▶ Job
Look through the material below for "Blender". Copy every line that contains it.

▶ Records shown
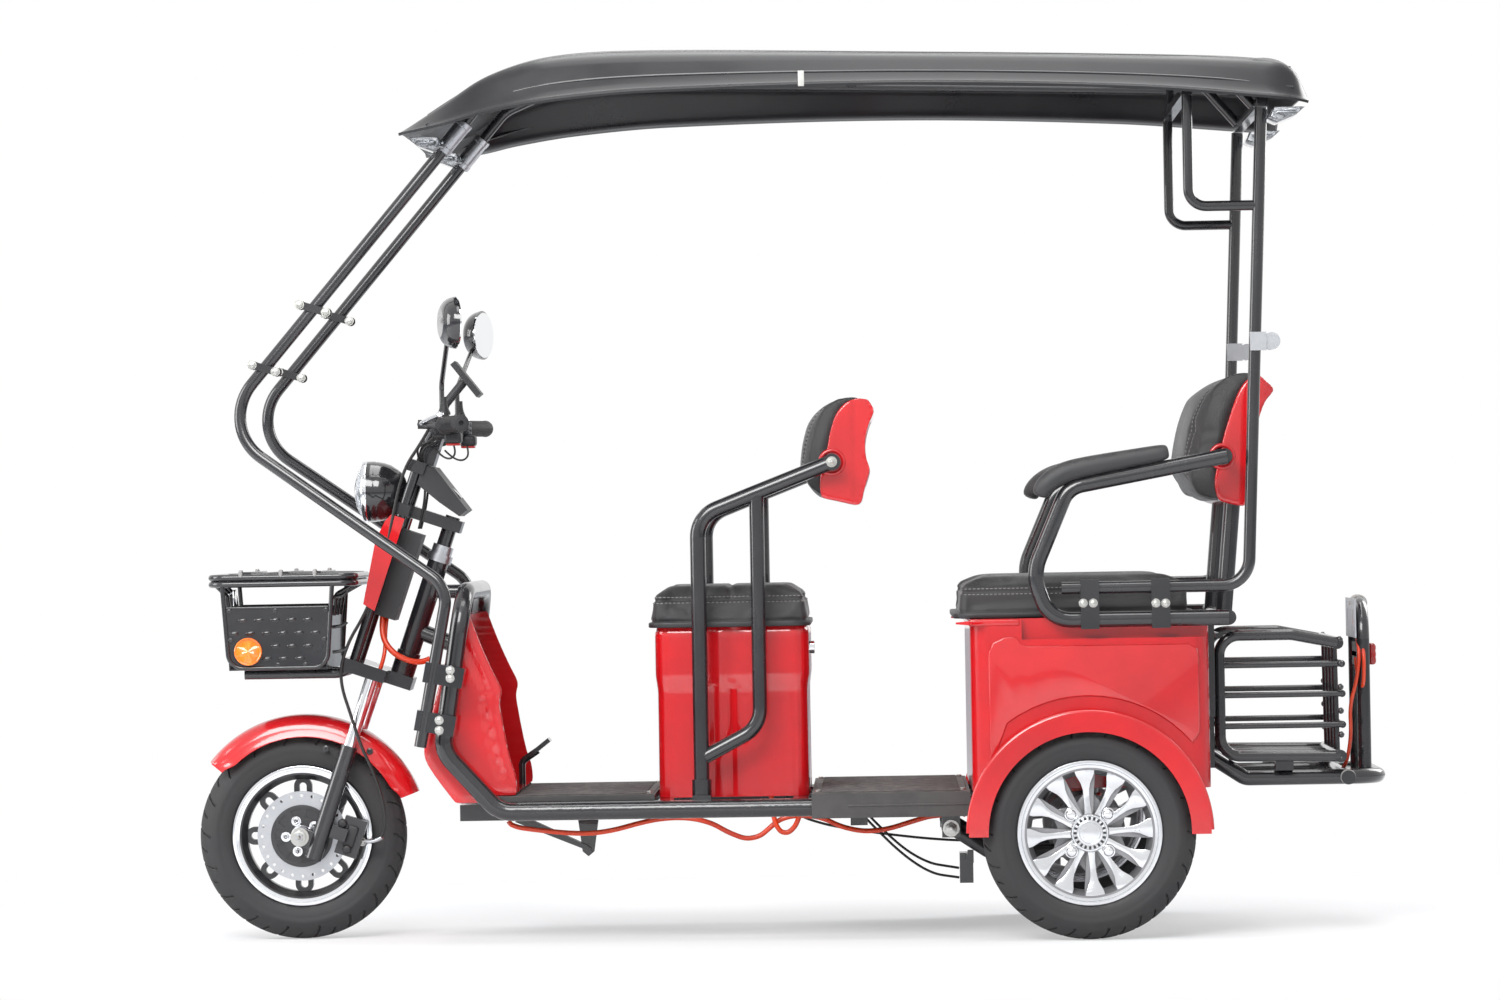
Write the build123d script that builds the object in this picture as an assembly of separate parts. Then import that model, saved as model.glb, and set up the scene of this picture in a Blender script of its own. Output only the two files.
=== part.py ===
from build123d import *
import os
from math import atan2, cos, degrees, pi, radians, sin, tan

# Electric passenger tricycle with a roof canopy, in millimetres.
# Frame: +X forward, +Y to the rider's left, +Z up. The origin is on the ground,
# under the middle of the overall length and width.


# ---- Wheels -------------------------------------------------------------
wheel_base = 1570.0
front_axle_x = 980.0
tyre_od = 416.0
front_tyre_width = 76.0
rear_tyre_width = 82.0
rim_seat_r = 127.0
rim_lip_r = 141.0
rim_lip_width = 4.0
rim_wall = 4.0
rim_half_width = 27.0
seat_gap = 0.3
rear_track = 690.0
axle_bore_clearance = 0.08
front_axle_r = 7.5
front_hub_r = 32.0
front_hub_half = 40.0
front_spokes = 8
rear_spokes = 12
rear_hub_r = 36.0
rear_stub_r = 10.0
disc_edge_gap = 37.0
disc_thickness = 3.5
disc_y = 34.0
disc_holes = 24
caliper_edge_gap = 26.4
caliper_turn = 17.35

# ---- Steering -----------------------------------------------------------
rake = 19.0
leg_offset = 50.0
axle_lead = 38.0
leg_y = 75.0
leg_r = 17.0
stanchion_r = 13.0
leg_bottom_s = -34.0
leg_top_s = tyre_od / 2 - 4
crown_s = 345.0
crown_height = 26.0
steerer_r = 15.0
head_tube_r = 21.0
head_bottom_s = 418.0
head_top_s = 608.0
upright_offset = 95.0
upright_y = 62.0
upright_r = 10.0
upright_top_s = 790.0
link_s = 676.0
link_height = 24.0
bar_s = 838.0
bar_offset = 85.0
bar_r = 11.0
bar_end_y = 335.0
bar_end_back = 82.0
bar_end_rise = 28.0
grip_r = 16.5
grip_length = 125.0

lamp_s = 698.6
lamp_offset = 178.4
carrier_s = 343.0
carrier_length = 212.0
carrier_bend = 42.0
basket_length = 300.0
basket_half_width = 155.0
basket_depth = 172.0
basket_plate_height = 126.0
basket_tube_r = 6.5
basket_stay_r = 4.5
basket_bend = 30.0
basket_wall = 3.0

# ---- Frame --------------------------------------------------------------
rail_r = 18.0
rail_y = 280.0
rail_z = 262.0
rail_rear_x = -345.0
hoop_top_z = 696.0
cross_size = 30.0
floor_thickness = 10.0
floor_front_x = 580.0
seat_box_front_x = 258.0
seat_box_rear_x = -48.0
seat_box_y = 190.0
seat_box_top_z = 616.0
panel_wall = 4.0

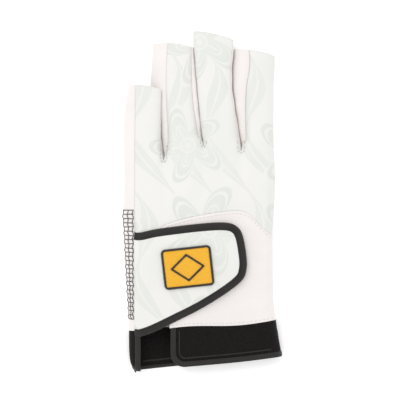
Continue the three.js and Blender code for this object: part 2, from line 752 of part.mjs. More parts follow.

▶ Answer to the task
Write the build123d script that builds the object in this picture as an assembly of separate parts. Then import that model, saved as model.glb, and set up the scene of this picture in a Blender script of its own. Output only the two files.
Continue the three.js and Blender code for this object: part 2, from line 752 of part.mjs. More parts follow.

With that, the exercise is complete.